Of course, Love could pursue her career as an actress, with which she has had considerable success. In 1996 she played the junkie wife of a porn pioneer in Milos Forman's The People vs. Larry Flynt, a role that earned her a Golden Globe nomination. She was also praised for her part in Man on the Moon in which she played the wife of the troubled comic Andy Kaufman. But her acting has been fitful, and punctuated by long periods of inactivity. Rumours currently abound that Love has signed up for a starring role in Hello Suckers, about a 1900s showgirl who schemes and manipulates her way to the top. There's even more delicious irony in the reports that she is to play Lady Macbeth opposite Peter Mullan, though we're yet to discover if there's any truth in them. One leading casting director claims that no film producer would employ such a volatile star, because it would be impossible to insure her.

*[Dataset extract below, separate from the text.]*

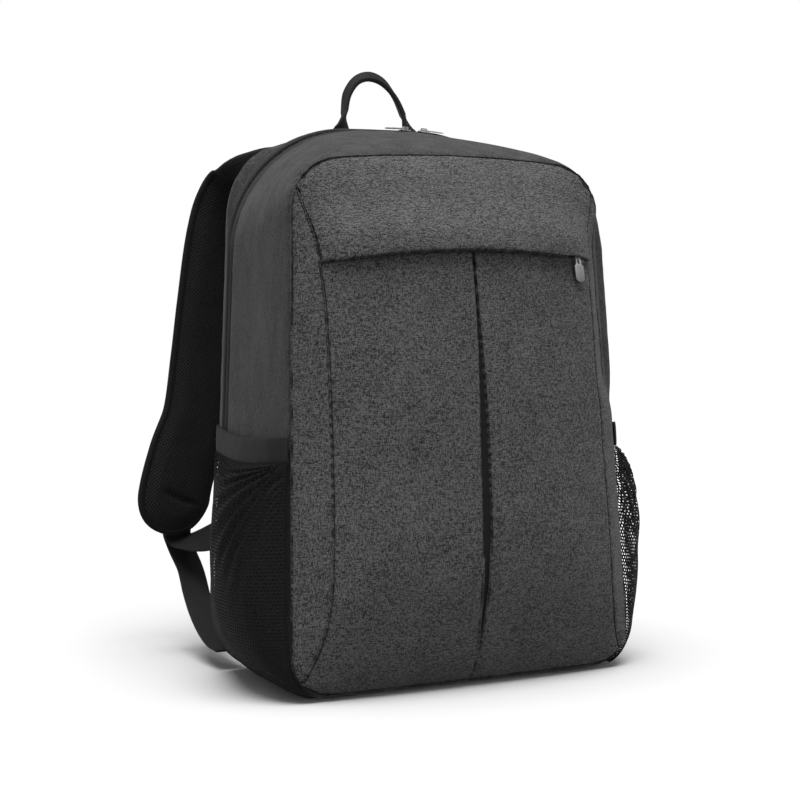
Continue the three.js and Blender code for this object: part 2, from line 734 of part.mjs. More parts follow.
// The free end that hangs from the buckle. reach, drop, shift: shares of the named sizes;
// turn: how far its width has turned from level to upright
const tailRows = [
  [0.000, 0.00, 0.00, 0.00],
  [0.000, 0.30, 0.00, 0.00],
  [0.010, 0.60, 0.00, 0.05],
  [0.080, 0.85, 0.06, 0.25],
  [0.220, 0.80, 0.25, 0.45],
  [0.450, 0.50, 0.50, 0.70],
  [0.720, -0.10, 0.78, 0.90],
  [1.000, -0.75, 1.00, 1.00],
];

function addStraps() {
  const rearY = padEndY() + strapThickness / 2 + seamGap;
  const buckleTop = strapFoot + strapEndWidth / 2 - buckleMargin;
  const buckleFoot = buckleTop - buckleHeight;
  const strandTop = buckleFoot - 2 * seamGap;
  const buckleX = strapInset + strapSplay - buckleInset;
  const strandGap = buckleThickness - webThickness;
  const webFootX = buckleX + webSlant / 2 - webWidth / 2;
  const webEndY = backPoint(webFootX / (baseWidth / 2), 0.05).y + seamGap;
  for (const side of [-1, 1]) {
    const name = side < 0 ? 'left' : 'right';
    addPiece(`strap_${name}`, bandGeometry(strapStations(side)), blackCloth);

    const width = webWidth + 2 * buckleMargin;
    const frame = new THREE.Shape();
    frame.moveTo(-width / 2, 0).lineTo(width / 2, 0).lineTo(width / 2, buckleHeight);
    frame.lineTo(-width / 2, buckleHeight).closePath();
    for (const share of [0.2, 0.62]) {
      const slot = new THREE.Path();
      const low = buckleHeight * share;
      slot.moveTo(-webWidth / 2, low).lineTo(-webWidth / 2, low + buckleSlot);
      slot.lineTo(webWidth / 2, low + buckleSlot).lineTo(webWidth / 2, low).closePath();
      frame.holes.push(slot);
    }
    const buckle = addPiece(`buckle_${name}`, new THREE.ExtrudeGeometry(frame,
      { depth: buckleThickness, bevelEnabled: false }), blackPlastic);
    buckle.rotation.x = Math.PI / 2;
    buckle.position.set(side * buckleX, rearY + buckleThickness, buckleFoot);

    const loop = addPiece(`buckle_loop_${name}`,
      new THREE.BoxGeometry(webWidth, webThickness, loopLength), blackWeb);
    loop.position.set(side * buckleX, rearY + webThickness / 2,
      buckleTop + seamGap + loopLength / 2);

    const webTopY = rearY + buckleThickness - webThickness / 2;
    addPiece(`lower_web_${name}`, bandGeometry(stationsThrough(webRows,
      ([reach, drop, slant]) => ({
        centre: at(side * (buckleX - webSlant / 2 + webSlant * slant),
          lerp(webTopY, webEndY, reach), strandTop - webDrop * drop),
        across: at(1, 0, 0),
        width: webWidth,
        thickness: webThickness,
      }), 18)), blackWeb);

    const tailTopY = webTopY - strandGap;
    addPiece(`tail_${name}`, bandGeometry(stationsThrough(tailRows,
      ([reach, drop, shift, turn]) => ({
        centre: at(side * (buckleX - tailShift * shift),
          tailTopY - tailLength * reach, strandTop - tailDrop * drop),
        across: at(side * -(1 - turn), 0, turn),
        width: webWidth,
        thickness: webThickness,
      }), 12)), blackWeb);
  }
}

// The handle's loop from the left foot to the right one. along: share of handleSpan from the
// middle; rise: share of handleRise; turn: how far its width has turned from across to
// fore-and-aft; fold: how far the webbing is folded on itself
const handleRows = [
  [-0.50, 0.00, 0.0, 0.0],
  [-0.50, 0.03, 0.0, 0.0],
  [-0.47, 0.16, 0.5, 0.5],
  [-0.43, 0.40, 0.9, 1.0],
  [-0.36, 0.70, 1.0, 1.0],
  [-0.20, 0.93, 0.9, 1.0],
  [-0.02, 1.00, 0.8, 1.0],
  [0.16, 0.93, 0.8, 1.0],
  [0.32, 0.70, 0.9, 1.0],
  [0.42, 0.40, 0.9, 1.0],
  [0.47, 0.16, 0.5, 0.5],
  [0.50, 0.03, 0.0, 0.0],
  [0.50, 0.00, 0.0, 0.0],
];

function addHandle() {
  const footDepth = 0.97;
  const footFront = footDepth - handleThickness / 2 / bodyDepth;
  const footInside = (handleSpan - handleWidth) / 2;
  const [before, after] = backDepths.map((depth) => wallPoint(wayOver(footInside, depth), depth));
  const foot = before.lerp(after, (footFront - backDepths[0]) / (backDepths[1] - backDepths[0]));
  addPiece('handle', bandGeometry(stationsThrough(handleRows, ([along, rise, turn, fold]) => ({
    centre: at(handleSpan * along, depthToY(footDepth, foot.z) + handleBack * rise,
      foot.z + seamGap + handleRise * rise),
    across: at(1 - turn, turn * 0.5, turn * 0.6 * (1 - Math.abs(along) * 2)),
    width: lerp(handleWidth, handleWidth / 2, fold),
    thickness: lerp(handleThickness, handleThickness * handleFold, fold),
  }), 30)), blackWeb);
}

// Closed geometry to a solid and back, to join and cut with.
function toSolid(geometry) {
  const bare = geometry.clone();
  bare.deleteAttribute('normal');
  bare.deleteAttribute('uv');
  const merged = mergeVertices(bare, 1e-4);
  return new wasm.Manifold(new wasm.Mesh({
    numProp: 3,
    vertProperties: new Float32Array(merged.attributes.position.array),
    triVerts: new Uint32Array(merged.index.array),
  }));
}

function toGeometry(solid) {
  const mesh = solid.getMesh();
  const geometry = new THREE.BufferGeometry();
  geometry.setAttribute('position', new THREE.Float32BufferAttribute(mesh.vertProperties, 3));
  geometry.setIndex(new THREE.Uint32BufferAttribute(mesh.triVerts, 1));
  return geometry;
}

// A slider lies in the XY plane with its length along X and its top up. Its bridge holds the
// cross bar of the pull tab, whose axis is Y at the height pinHeight.
const bridgeHole = bridgeHeight - bridgeBar;
const pinHeight = sliderHeight + bridgeHole / 2;

function sliderGeometry() {
  const plate = new THREE.Shape();
  const nose = sliderWidth * 0.3;
  plate.moveTo(-sliderLength / 2, -nose).lineTo(0, -sliderWidth / 2);
  plate.lineTo(sliderLength / 2, -sliderWidth / 2).lineTo(sliderLength / 2, sliderWidth / 2);
  plate.lineTo(0, sliderWidth / 2).lineTo(-sliderLength / 2, nose).closePath();
  const body = new THREE.ExtrudeGeometry(plate, { depth: sliderHeight, bevelEnabled: false });

  const arch = new THREE.Shape();
  const half = bridgeLength / 2;
  const shoulder = bridgeBar * 0.6;
  const sunk = -sliderHeight / 2;
  arch.moveTo(-half, sunk).lineTo(half, sunk).lineTo(half, bridgeHeight - shoulder);
  arch.lineTo(half - shoulder, bridgeHeight).lineTo(shoulder - half, bridgeHeight);
  arch.lineTo(-half, bridgeHeight - shoulder).closePath();
  const hole = new THREE.Path();
  const inside = half - bridgeBar;
  hole.moveTo(-inside, 0).lineTo(-inside, bridgeHole).lineTo(inside, bridgeHole);
  hole.lineTo(inside, 0).closePath();
  arch.holes.push(hole);
  const bridge = new THREE.ExtrudeGeometry(arch, { depth: bridgeWidth, bevelEnabled: false });
  bridge.rotateX(Math.PI / 2).translate(0, bridgeWidth / 2, sliderHeight);
  return toGeometry(toSolid(body).add(toSolid(bridge)));
}

// The tab lies along +X from its cross bar, whose axis is the Y axis.
function tabGeometry() {
  const bar = tabThickness / 2;
  const cornerReach = Math.hypot(bridgeLength / 2, bridgeHeight - bridgeHole / 2);
  const eyeEnd = cornerReach + 2 * seamGap;
  const eyeHalf = bridgeWidth / 2 + seamGap;
  const outline = new THREE.Shape();
  const end = tabLength - tabWidth / 2;
  const bend = eyeEnd + 2 * seamGap;
  outline.moveTo(-bar, -tabEyeWidth / 2).lineTo(eyeEnd, -tabEyeWidth / 2);
  outline.lineTo(bend + tabThickness, -tabWidth / 2).lineTo(end, -tabWidth / 2);
  for (const degrees of [60, 30, 0, -30, -60]) {
    const angle = -degrees * Math.PI / 180;
    outline.lineTo(end + tabWidth / 2 * Math.cos(angle), tabWidth / 2 * Math.sin(angle));
  }
  outline.lineTo(end, tabWidth / 2).lineTo(bend + tabThickness, tabWidth / 2);
  outline.lineTo(eyeEnd, tabEyeWidth / 2).lineTo(-bar, tabEyeWidth / 2).closePath();
  const eye = new THREE.Path();
  eye.moveTo(bar, -eyeHalf).lineTo(bar, eyeHalf).lineTo(eyeEnd, eyeHalf);
  eye.lineTo(eyeEnd, -eyeHalf).closePath();
  outline.holes.push(eye);
  const tab = new THREE.ExtrudeGeometry(outline, { depth: tabThickness, bevelEnabled: false });
  return tab.translate(0, 0, -bar);
}

function addSlider(name, tabName, place, along, up) {
  const group = new THREE.Group();
  group.matrixAutoUpdate = false;
  group.matrix.makeBasis(along, up.clone().cross(along), up).setPosition(place);
  bag.add(group);
  addPiece(name, sliderGeometry(), greyMetal, group);
  const tab = addPiece(tabName, tabGeometry(), greyMetal, group);
  tab.position.z = pinHeight;
}

function addSliders() {
  const onZip = (x) => {
    const way = wayOver(x, zipAt);
    return { place: wallPoint(way, zipAt), up: wallNormal(way, zipAt) };
  };
  for (const [x, name, toward] of [[leftSliderAt, 'left', -1], [rightSliderAt, 'right', 1]]) {
    const { place, up } = onZip(x);
    const along = at(toward, 0, 0);
    along.addScaledVector(up, -along.dot(up)).normalize();
    addSlider(`slider_${name}`, `pull_tab_${name}`, place.addScaledVector(up, seamGap), along, up);
  }
  const u = foldAt(frontShare(0, hemHeight)) - frontTabInset / outlineAt(0).half(hemHeight);
  const z = hemZ(u) - frontTabBelowHem;
  const share = frontShare(u, z);
  const panel = frontPoint(u, share);
  const out = frontNormal(u, share);
  const down = frontPoint(u, share + NUDGE).sub(panel).negate();
  down.addScaledVector(out, -down.dot(out)).normalize();
  panel.addScaledVector(out, 1.5 * seamGap);
  addSlider('front_slider', 'front_pull_tab', panel, down, out);
}

addFront();
addWall();
addBack();
addPockets();
addStraps();
addHandle();
addSliders();

export default bag;
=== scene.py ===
"""Laptop backpack: the visible pieces and their finishes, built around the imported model.

Metres, +Z up. The front faces -Y and the shoulder straps hang on the +Y side.
"""

import math

import bmesh
import bpy
import numpy as np
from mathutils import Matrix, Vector, kdtree, noise


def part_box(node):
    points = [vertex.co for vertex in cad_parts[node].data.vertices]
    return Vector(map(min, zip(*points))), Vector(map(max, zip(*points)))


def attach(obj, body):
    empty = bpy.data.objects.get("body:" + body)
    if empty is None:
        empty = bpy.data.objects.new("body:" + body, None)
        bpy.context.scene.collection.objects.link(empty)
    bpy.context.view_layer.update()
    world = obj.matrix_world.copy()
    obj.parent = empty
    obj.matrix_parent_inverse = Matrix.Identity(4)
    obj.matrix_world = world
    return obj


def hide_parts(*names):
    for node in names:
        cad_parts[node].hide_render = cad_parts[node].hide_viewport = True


bl_info = {
    "name": "Laptop Backpack",
    "version": (1, 0, 0),
    "blender": (4, 5, 0),
    "location": "View3D > Sidebar > Backpack",
    "description": "Builds a laptop backpack's cloth, net, zips, straps and fittings",
    "category": "Object",
}

MM = 0.001
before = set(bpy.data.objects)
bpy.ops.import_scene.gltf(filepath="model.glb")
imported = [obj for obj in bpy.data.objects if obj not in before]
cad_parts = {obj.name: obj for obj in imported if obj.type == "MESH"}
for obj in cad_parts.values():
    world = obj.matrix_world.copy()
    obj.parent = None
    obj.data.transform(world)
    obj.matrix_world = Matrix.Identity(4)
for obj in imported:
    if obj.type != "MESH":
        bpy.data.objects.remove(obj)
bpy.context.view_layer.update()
BAG = "bag"

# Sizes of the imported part, in metres
BASE_WIDTH = 316 * MM
SHOULDER_DRAW = 18.3 * MM
BODY_HEIGHT = 444 * MM
BODY_DEPTH = 138 * MM
FRONT_SEAM_AT = -60 * MM
FRONT_LEAN = 0.075
LEAN_HEIGHT = 202 * MM
TOP_CROWN = 22 * MM
SHOULDER_ACROSS = 120 * MM
SHOULDER_DOWN = 105 * MM
FOOT_RADIUS = 52 * MM
SEAM_LIFT = 4.5 * MM
ZIP_AT = 0.86
ZIP_WIDTH = 6.4 * MM
ZIP_FOOT = 118 * MM
POCKET_HEIGHT = 203 * MM
POCKET_DIP = 5 * MM
ELASTIC_WIDTH = 20 * MM
ELASTIC_WALL = 1.6 * MM
NET_BULGE = 34 * MM
MOUTH_BULGE = 9 * MM
NET_FOOT = 5 * MM
NET_SEAT = 0.3 * MM
SEAM_GAP = 0.3 * MM
STRAP_WIDTH = 62 * MM
STRAP_END_WIDTH = 68 * MM
STRAP_THICKNESS = 11 * MM
STRAP_INSET = 66 * MM
STRAP_HEIGHT = 427 * MM
STRAP_REACH = 118 * MM
STRAP_DROP = 329 * MM
STRAP_SPLAY = 70 * MM
WEB_WIDTH = 25 * MM
WEB_THICKNESS = 1.6 * MM
WEB_DROP = 88 * MM
WEB_SLANT = 15 * MM
TAIL_LENGTH = 75 * MM
TAIL_DROP = 12 * MM
TAIL_SHIFT = 27 * MM
BUCKLE_HEIGHT = 24 * MM
BUCKLE_THICKNESS = 6 * MM
BUCKLE_MARGIN = 4 * MM
BUCKLE_INSET = 7 * MM
LOOP_LENGTH = 26 * MM
HANDLE_SPAN = 66 * MM
HANDLE_RISE = 52 * MM
HANDLE_BACK = 11 * MM
HANDLE_WIDTH = 20 * MM
HANDLE_THICKNESS = 2 * MM
HANDLE_FOLD = 2.2
HANDLE_DEPTH = 0.97
SIDES = ((-1, "left"), (1, "right"))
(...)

Now, of course, it's hard to see what Cobain saw in Love. As his recently published journals attest, Cobain was repelled by the fame game and tortured himself over the possibility that by becoming famous, he had sold himself and his fans down the river.
With more court hearings and an upcoming custody battle for her daughter looming, plus a derailed career to restore, who knows what the future holds for Love? Earlier this year there were reports that she was scouting around for a publisher for her diaries. Which probably means there'll be a screenplay in the offing, too. For Love it might be an opportunity that's too good to pass up. Should she manage to find her way back onto the straight and narrow, what better way to rescue her career than a starring role in her own biopic?
While Murray suggests Love simply "needs to find Kabbalah" to keep out of trouble, others are less optimistic about Love's future. "I think it's increasingly unlikely that Love can come back from this," says Rees. "She's been the architect of her own downfall. I hope I'm wrong, but I don't think this story will have a happy ending."